Autre particularité très originale mais qui finit pas devenir lourde  : l’utilisation de notes en bas de pages. Ici, elles ne concernent que les personnages qui ne font que passer dans l’histoire : un portier d’hôtel, un barman, une secrétaire… Au début, en lectrice curieuse et naïve que je suis, j’allais chercher dans le dico une éventuelle biographie tout en admirant le travail de recherche et le souci du détail de l’écrivain. En vain, car ces personnages sont purement fictifs et inhérents à l’histoire. Une fantaisie qui nous amuse mais ralentit la lecture (quand on les lit bien sûr, ce que j’ai cessé de faire quand j’ai réalisé que c’était facétieux). Peut-être aussi la marque d’une volonté d’ancrer davantage son roman dans la réalité.

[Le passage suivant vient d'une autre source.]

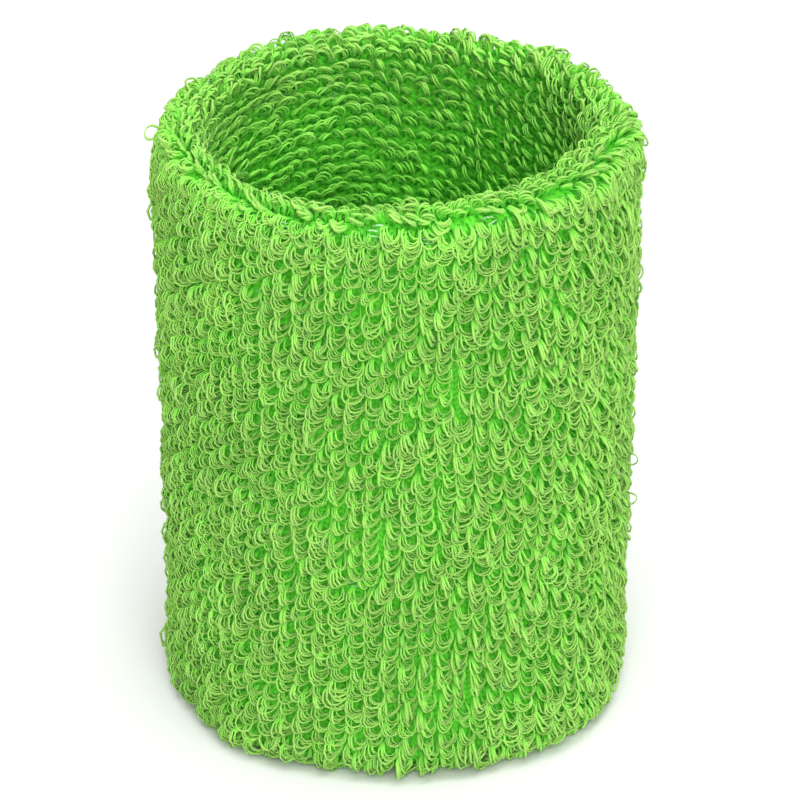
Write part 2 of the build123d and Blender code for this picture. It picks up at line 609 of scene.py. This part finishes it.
class WRISTBAND_OT_inner_loops(bpy.types.Operator):
    """Loops up the inner wall"""

    bl_idname = "wristband.inner_loops"
    bl_label = "Inner Loops"

    def execute(self, context):
        courses = rows(0, INNER_END, context.scene.wristband_band.course)
        groups = np.array_split(courses, len(INNER_STRANDS))
        for tier, (group, strands) in enumerate(zip(groups, INNER_STRANDS)):
            knit_pile(f"inner_loops_{tier + 1}", "inner_pile", group, strands, 10 + tier)
        return {"FINISHED"}


class WRISTBAND_OT_rim_loops(bpy.types.Operator):
    """Loops over both folded rims"""

    bl_idname = "wristband.rim_loops"
    bl_label = "Rim Loops"

    def execute(self, context):
        band = context.scene.wristband_band
        top = rows(INNER_END, TOP_END, FOLD / band.fold_courses)
        bottom = rows(OUTER_END, PATH, FOLD / (band.fold_courses - 2))
        knit_pile("top_rim_loops", "top_fold_pile", top, TOP_STRANDS, 20)
        knit_pile("bottom_rim_loops", "bottom_fold_pile", bottom, BOTTOM_STRANDS, 21)
        return {"FINISHED"}


HAIRS = 5200
HAIR_RADIUS = 0.018 * MM
HAIR_STEPS = 2
HAIR_TAPER = 0.7  # at each step
STRAYS = 46


def spin_hair():
    """One hair, 1 mm long, that tapers as it goes up."""
    start_section(STRAND_SIDES, HAIR_RADIUS)
    for _ in range(HAIR_STEPS):
        draw_on((0, 0, MM / HAIR_STEPS))
        bpy.ops.transform.resize(value=(HAIR_TAPER, HAIR_TAPER, 1))
    return take_shape()


class WRISTBAND_OT_loose_fibres(bpy.types.Operator):
    """Fine hairs on the yarn, and a few loops that have been pulled out"""

    bl_idname = "wristband.loose_fibres"
    bl_label = "Loose Fibres"

    def execute(self, context):
        band, pile = context.scene.wristband_band, context.scene.wristband_pile
        rng = np.random.default_rng(band.seed + 70)

        def spread(low, high, number):
            return rng.uniform(low, high, number)[:, None]

        co, corners, counts = spin_hair()
        share = rng.random(HAIRS)
        outer = rng.uniform(TOP_END, OUTER_END, HAIRS)
        top = rng.uniform(INNER_END - 5 * MM, TOP_END, HAIRS)
        bottom = rng.uniform(OUTER_END, PATH, HAIRS)
        s = np.where(share < 0.42, outer, np.where(share < 0.87, top, bottom))[:, None]
        around = spread(0, FULL_TURN, HAIRS)
        length = spread(0.9, 2.6, HAIRS)
        lean = spread(0.1, 1.4, HAIRS)
        heading = spread(0, FULL_TURN, HAIRS)
        curl = rng.normal(0, 0.8, HAIRS)[:, None]
        along = co[None, :, 2] * length
        bent = heading + curl * along / MM
        reach = along * np.sin(lean)
        x = reach * np.cos(bent) + co[None, :, 0]
        forward = reach * np.sin(bent) + co[None, :, 1]
        up = spread(1.3, 1.9, HAIRS) * MM + along * np.cos(lean) * 0.6
        hairs = on_band(around, s, x, forward, up)

        co, loop_corners, loop_counts = spin_strand(
            pile.thread * 0.8, 1.1 * MM, 4.6 * MM, 0.3 * MM, 8, math.radians(20)
        )
        s = spread(INNER_END, PATH, STRAYS)
        around = spread(0, FULL_TURN, STRAYS)
        size = spread(0.65, 1.0, STRAYS)
        turn = spread(0, math.pi, STRAYS)
        lean = spread(0.2, 1.3, STRAYS)
        wide, tall = co[None, :, 0] * size, co[None, :, 2] * size
        x = wide * np.cos(turn) + 0.3 * tall * np.sin(turn * 5)
        up = tall * np.cos(lean) + wide * np.sin(turn) * np.sin(lean)
        forward = tall * np.sin(lean) - wide * np.sin(turn) * np.cos(lean) + co[None, :, 1]
        strays = on_band(around, s, x, forward, up)

        batches = [(hairs, corners, counts), (strays, loop_corners, loop_counts)]
        values = {
            "pile_height": [np.full(hairs.shape[:2], 0.9), np.full(strays.shape[:2], 0.8)],
            "yarn_shade": [np.ones(hairs.shape[:2]), np.zeros(strays.shape[:2])],
        }
        mesh = join_copies("loose_fibres", batches, values)
        place_piece(mesh, "outer_pile", terry_yarn())
        return {"FINISHED"}


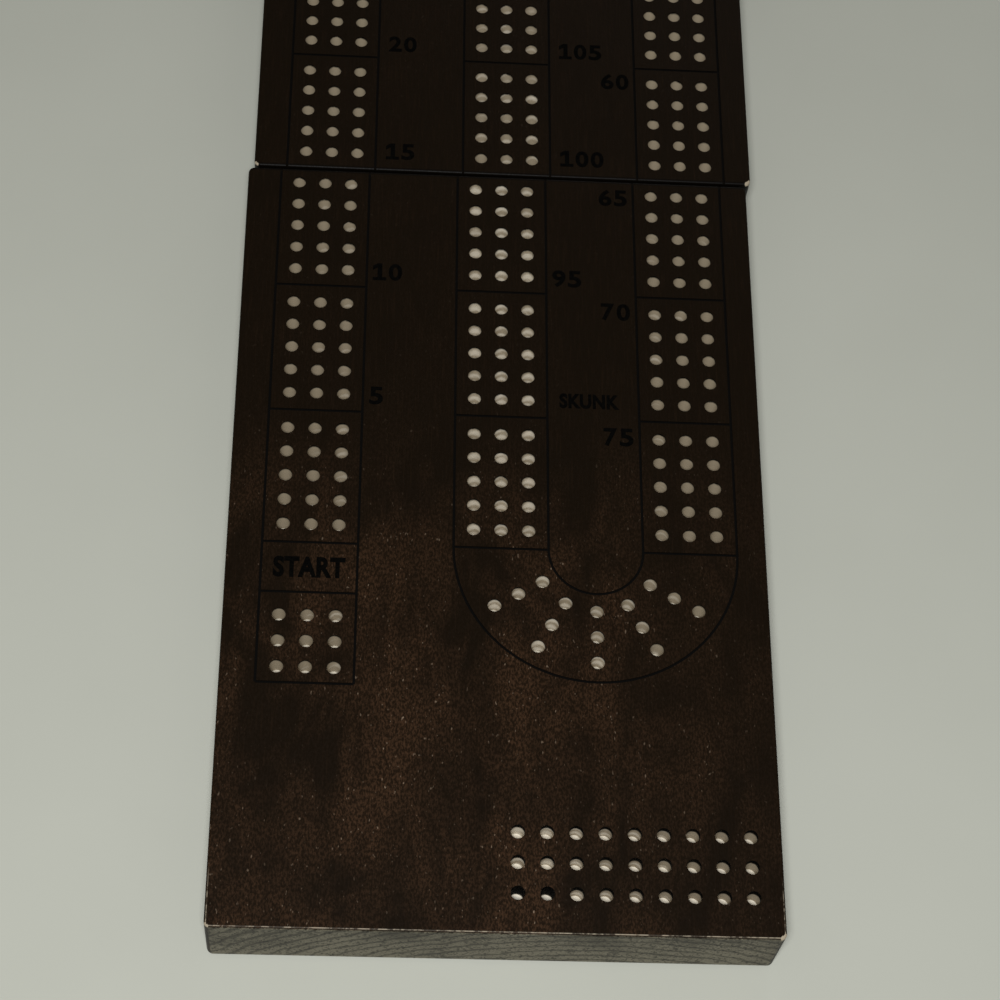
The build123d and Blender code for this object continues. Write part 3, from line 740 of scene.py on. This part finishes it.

D’une manière générale, et c’est un reproche que l’on peut faire à de nombreux auteurs aujourd’hui, le roman est trop long (500 pages et 500 grammes). L’histoire aurait largement pu se contenter de trois cents, ce qui nous aurait permis de lire un livre de plus. D’autant que de nombreuses pages sont remplies par les divagations mentales des trois personnages, redondantes et parfois inutiles puisque l’action prédomine.

En bref, un livre que j’ai aimé sans l’adorer (je n’ai éprouvé d’empathie pour aucun des personnages et ça c’est frustrant) et l’histoire ne m’a pas emballée. Mais le rythme est soutenu, le suspense omniprésent et j’avais hâte de connaître la fin. Et j’ai beaucoup aimé tout ce qui rapporte aux livres et à l’écriture. A lire, je pense.